The Solitary Walker said...

:) Great planning — the trauma and regret that it's the final episode alleviated by the great trek tomorrow… Once more, Buen Camino!

Chris Howard said...

Great to see you entering the world of coffee. As you get more into it there will be no stopping you! Having your own grinder will add to the enjoyment. Whole beans will keep their freshness longer than ground coffee! Thanks for the mention!
Anne and Chris at Monsoon

The Solitary Walker said...

Hi Anne and Chris. Thanks for stopping by. I'll certainly be ordering from you again - whole beans next time. (I like all the coffees you sent, but the Monsoon Malabar is exceptional, I think.)

Goat said...

I'm firmly planted in coffee country here in Upstate NY -- well, let's face it, the whole country is really the U.S. of C. One of the first things we did as a couple here was buy a new Mr Coffee. Those things are so damned CHEAP.

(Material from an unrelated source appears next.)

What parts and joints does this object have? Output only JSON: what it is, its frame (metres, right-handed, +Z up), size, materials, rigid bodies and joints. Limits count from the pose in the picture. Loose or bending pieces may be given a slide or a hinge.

Cynics might suggest that its output matches its price, but I've spent so much time in the States, the ubiquitous brewed variety tastes fine to me. Sad to say, more than one person I know here confesses to buying their beans from Starbucks because the result is so damned good.

The Solitary Walker said...

Goat, I'm becoming more of a tea and coffee fanatic by the day. We drank a Chinese white citrus tea today in a subterranean teashop/bookshop in Lincoln and it was delicious — fresh and zingy, calming yet invigorating at the same time. It was served in a glass teapot complete with infuser accompanied by wide-brimmed tea tasting cups. Lovely!

What would life be without tea and coffee?

litehiker said...

Nice to see someone else who now avoids supermarket coffee! I've recently discovered beans from http://www.hasbean.co.uk/ which I buy from Winebear in Chipping Norton. I'm working my way through the range but it keeps changing. Apart from the obvious quality of the product, I like to see the date of roasting on the packaging.

The Solitary Walker said...

Thanks for your comment, Litehiker. Yes, it's good to see that roasting date.